If in doubt, bring your vintage goods to a professional! Don't forget there are different types of leathers as there are different types of fabrics, use your own best judgement.

TIP #1: Wipe leather goods with a damp cloth, then a dry cloth. Stuff purses and shoes with newspaper to retain shape. Leather goods should be dried away from heat and sun (if left in the heat it can crack, dry out, and ruin the leather). When leather goods are dry, clean with saddle soap. "Rinse" leather and suede jackets in cold water and dry away from heat and sun. (By rinse I mean wipe it throughly clean so there isn't any saddle soap residue, make sure you have also wiped it dry enough to get as much of the moisture out - do not SOAK your leather!)

TIP #2: Mix equal parts vinegar and water in a spray bottle and lightly mist the item.

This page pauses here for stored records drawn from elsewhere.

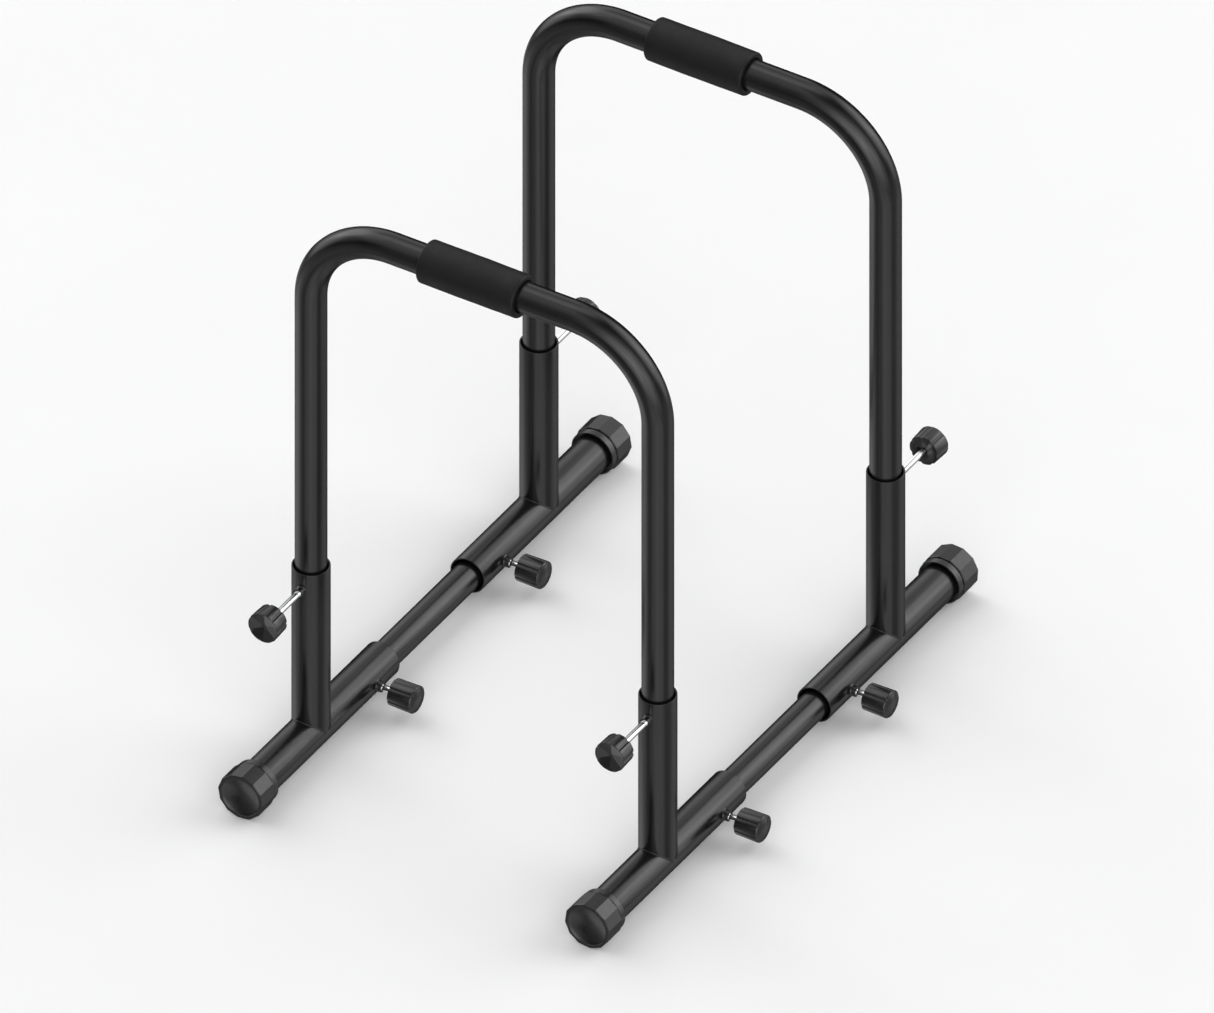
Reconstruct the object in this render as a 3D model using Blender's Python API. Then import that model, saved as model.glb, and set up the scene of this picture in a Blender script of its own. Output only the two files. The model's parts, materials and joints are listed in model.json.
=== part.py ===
"""Parallel bars for dips, as an assembly of its real pieces.

Two bent hoops carry the bars. Their legs telescope in four uprights, and each upright stands on a floor
rail. A cross tube joins each front rail to the back rail behind it. Hand screws lock every sliding joint.

Units are metres, with +Z up, +X along the bars and +Y from the front hoop to the back hoop. The origin
lies on the floor, in the middle of the object's bounding box.
"""

import math

import bmesh
import bpy
from mathutils import Matrix, Vector

# Layout, between centres
BAR_SPACING = 0.500
LEG_SPACING = 0.470
BAR_HEIGHT = 0.7673
OVERALL_DEPTH = 0.812

# Tubes: outside radius and wall thickness
HOOP_RADIUS, HOOP_WALL = 0.0190, 0.0015
SLEEVE_RADIUS, SLEEVE_WALL = 0.0228, 0.0020
RAIL_RADIUS, RAIL_WALL = 0.0233, 0.0020
CROSS_RADIUS, CROSS_WALL = 0.0179, 0.0015
BEND_RADIUS = 0.112
BEND_STEPS = 8
GAP = 0.0003

# How finely round pieces are cut, and the angle from which an edge is drawn sharp
SIDES, SMALL_SIDES, HOLE_SIDES = 24, 12, 8
SHARP_ANGLE = math.radians(25)

# End cap: a round collar with a recessed mouth, and a twelve-sided foot with a dish in its face, whose
# wall slopes in to a floor that is deepest in the middle
CAP_FACETS = 12
CAP_RADIUS = 0.0303
CAP_LENGTH = 0.0390
CAP_CHAMFER = 0.0012
COLLAR_RADIUS = 0.0284
COLLAR_LENGTH = 0.0085
GROOVE_RADIUS = 0.0272
GROOVE_WIDTH = 0.0010
MOUTH_RADIUS = 0.0261
MOUTH_DEPTH = 0.0040
SOCKET_RADIUS = RAIL_RADIUS + 0.0005
SOCKET_DEPTH = 0.0305
DISH_RADIUS = 0.0240
DISH_WALL_WIDTH, DISH_WALL_DEPTH = 0.0030, 0.0048
DISH_DEPTH = 0.0060
CAP_APOTHEM = CAP_RADIUS * math.cos(math.pi / CAP_FACETS)

# Uprights and rails
RAIL_AXIS_HEIGHT = CAP_APOTHEM
SLEEVE_TOP = 0.237
RAIL_INNER_END = 0.093
RAIL_OUTER_END = OVERALL_DEPTH / 2 - CAP_LENGTH + SOCKET_DEPTH - GAP
LEG_SCREW_DROP = 0.0245
LEG_SCREW_HEIGHT = SLEEVE_TOP - LEG_SCREW_DROP
RAIL_SCREW_PLACE = 0.140

# Hoop legs: their lower end and the row of locking holes, with the top hole at the screw
LEG_FOOT = 0.0275
HOLE_PITCH = 0.030
HOLE_COUNT = 5
LEG_HOLE_RADIUS = 0.0050

# Cross tubes
CROSS_LENGTH = 0.486

# Foam grips
GRIP_RADIUS = 0.0270
GRIP_LENGTH = 0.131
GRIP_OFFSET = -0.012

# M8 hand screws in round threaded bosses; distances are from the axis of the tube that carries them
SCREW_RADIUS = 0.0040
SCREW_CHAMFER = 0.0010
CLEARANCE_RADIUS = 0.0046
NUT_RADIUS = 0.0063
NUT_HEIGHT = 0.0065
LEG_SCREW_TIP = 0.0206
LEG_KNOB_FACE = 0.0830
RAIL_SCREW_TIP = CROSS_RADIUS + GAP
RAIL_KNOB_FACE = 0.0445
SCREW_IN_KNOB = 0.0160

# Knobs: panels parted by V grooves, flared towards the outer end. A short fat one with a hollow face
# locks each leg, and a longer, thinner one with a domed face locks each rail. "rim" is how far the
# face's edge is from the inner end, and "rise" is how far the face's middle stands out from that edge
LEG_KNOB = {"panels": 7, "inner": 0.0191, "outer": 0.0199, "rim": 0.0248, "rise": -0.0064, "turn": 0.0}
RAIL_KNOB = {"panels": 6, "inner": 0.0166, "outer": 0.0171, "rim": 0.0315, "rise": 0.0035, "turn": 41.7}
KNOB_HALFWAY_SHARE = 0.6
KNOB_GROOVE_DEPTH = 0.0013
KNOB_GROOVE_ANGLE = 16
KNOB_CHAMFER = 0.0008
KNOB_EDGE = 0.0018

# Plastic glides, plugged into the inner tube's end with a flange that fills the outer tube
GLIDE_FLANGE = 0.0030
GLIDE_PLUG = 0.0160
GLIDE_CLEARANCE = 0.0004

# The hand screws of the rails all point to +X, which moves the middle of the bounding box
MIDDLE_X = (RAIL_KNOB_FACE + RAIL_KNOB["rim"] + RAIL_KNOB["rise"] - CAP_APOTHEM) / 2

# Colour, roughness and metallic value of each finish
FINISHES = {
    "powder_coat": ((0.020, 0.020, 0.022), 0.42, 0.0),
    "foam": ((0.010, 0.010, 0.011), 0.85, 0.0),
    "cap_plastic": ((0.022, 0.022, 0.024), 0.50, 0.0),
    "knob_plastic": ((0.016, 0.016, 0.017), 0.35, 0.0),
    "glide_plastic": ((0.030, 0.030, 0.030), 0.60, 0.0),
    "screw_steel": ((0.80, 0.80, 0.81), 0.18, 1.0),
}


def material(finish):
    """The finish's Principled material, made once."""
    if finish in bpy.data.materials:
        return bpy.data.materials[finish]
    colour, roughness, metallic = FINISHES[finish]
    made = bpy.data.materials.new(finish)
    made.use_nodes = True
    shader = made.node_tree.nodes["Principled BSDF"]
    shader.inputs["Base Color"].default_value = (*colour, 1.0)
    shader.inputs["Roughness"].default_value = roughness
    shader.inputs["Metallic"].default_value = metallic
    made.diffuse_color = (*colour, 1.0)
    return made


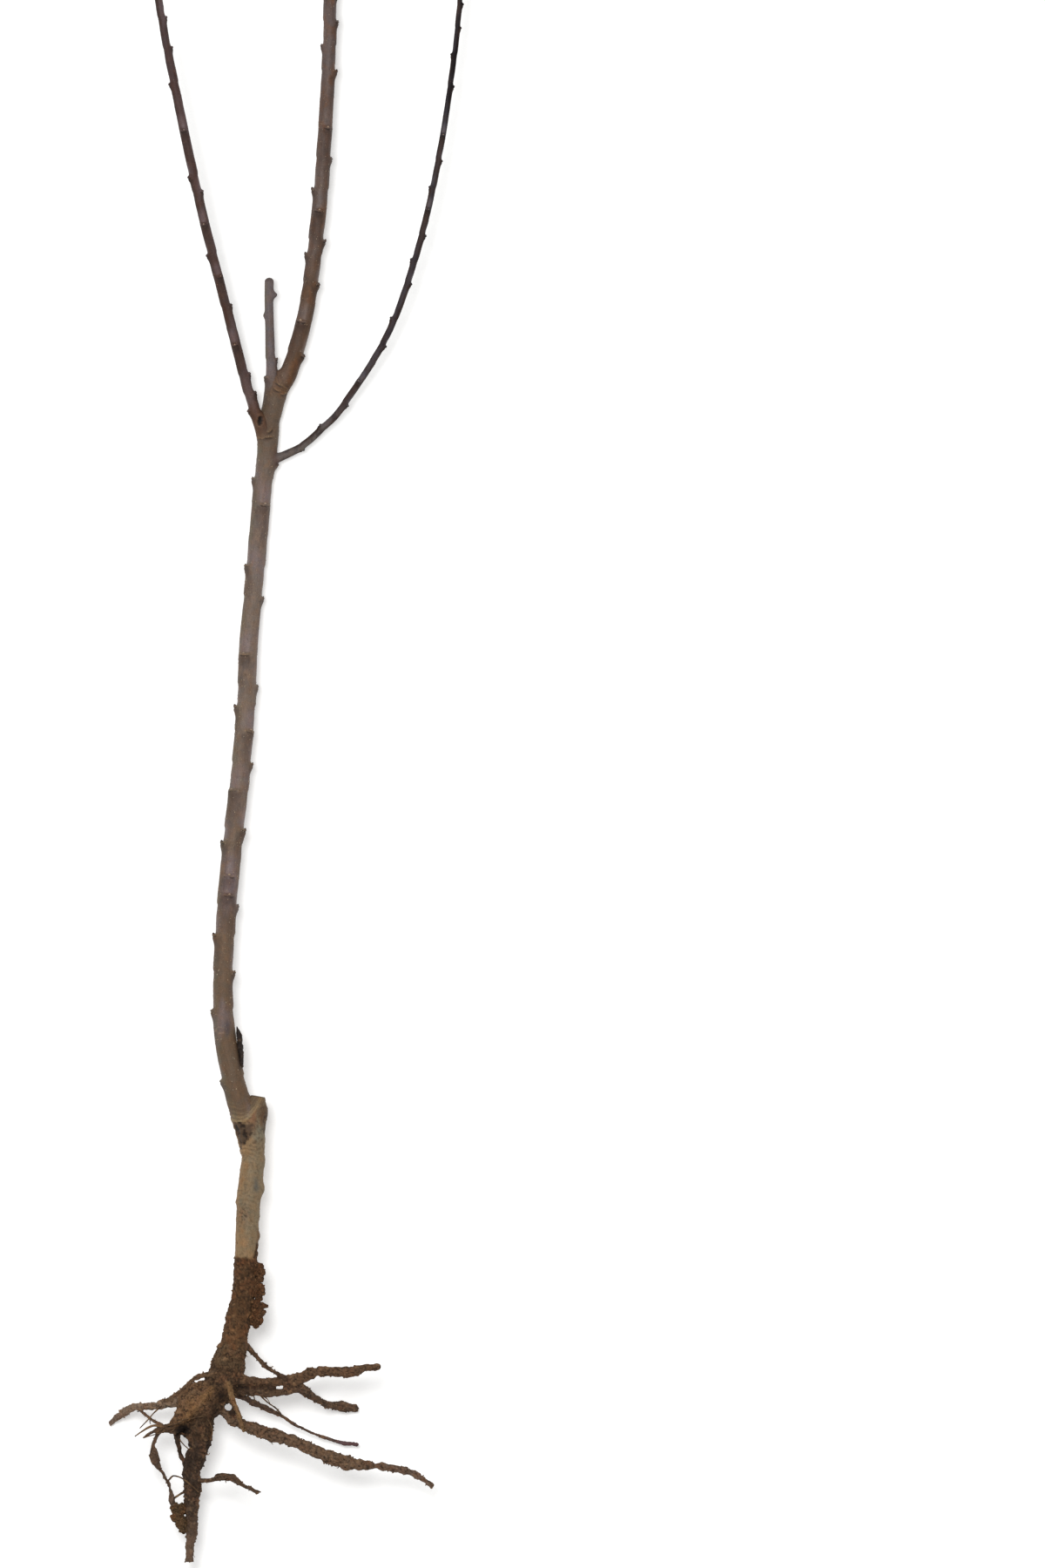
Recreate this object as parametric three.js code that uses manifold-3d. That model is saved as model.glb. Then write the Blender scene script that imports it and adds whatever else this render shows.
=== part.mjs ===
// A bare-root lilac sapling, dug up in winter and lying on its side. A scion is budded on a short rootstock,
// which ends in a pruned snag. The clear stem forks into a leader, two thinner boughs and the pruned stub of
// the first leader. Below the collar are a burl, a tap root, side roots and the soil that still sticks to them.
// Millimetres. +Y runs up the plant, +X to its right and +Z up from the surface that it lies on.
import * as THREE from "three";
import { mergeVertices } from "three/addons/utils/BufferGeometryUtils.js";
import Module from "manifold-3d";

const wasm = await Module();
wasm.setup();

// ---- Driving dimensions ----
const GAP = 0.3; // clear space between two neighbouring pieces
const COLLAR = new THREE.Vector3(-42.8, -487.7, -0.2); // the root collar, seen from the middle of the base

// A bud sits on a leaf cushion that rises slowly from below and drops off sharply above.
const CUSHION_BELOW = 9;
const CUSHION_ABOVE = 1.1;
const CUSHION_SHARE = 0.16; // height over the limb's radius
const BUD_LENGTH_SHARE = 0.62;
const BUD_WIDTH_SHARE = 0.4;
const BUD_LEAST_RADIUS = 2.6; // a thin limb has the buds of one this thick
const BUD_LEAN = 0.45; // how far a bud leans out, over how far it points up
const SIDE_ANGLE = { right: 0, front: 90, left: 180, back: 270 };
const SIDE_WANDER = 22; // degrees
const SPIRAL_TURN = 144; // two fifths of a turn from each bud to the next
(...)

Vinegar eliminates odors easily. Use a clean cloth to wipe down the item and set it outside to dry, avoiding direct sunlight.

Tip #3: Clean the outside of the bag with a damp clean cloth. Gently wipe the interior clean as well. Let it air/dry out. Gather some fresh coffee grounds in a cheesecloth bag and leave inside the bag for 24-48 hours. Keep bag in cool and dry place. You can also try this with cat liter.

Tip #4: For a fresh scent (and this is for bags that do not have too strong of an odor or if you just want to "refresh" your bags) after you have done the initial wipe down/air dry... place some citrus peels in a cheesecloth bag and place in your bag (DO NOT ZIP IT UP). Leave for 24-48 hours, but use your own discretion on when to remove the peels. You don't want them to rot!

Tip #5: Use activated charcoal (you can get it at pet stores usually). You can do this in two different ways. You can either put your purse in a box next to a dish of charcoal or you can place the charcoal in your purse (make sure it's IN something, don't let it touch the leather). Activated charcoal is known to absorb carbon particles very effectively. Leave charcoal in bag/box for 24-48 hours.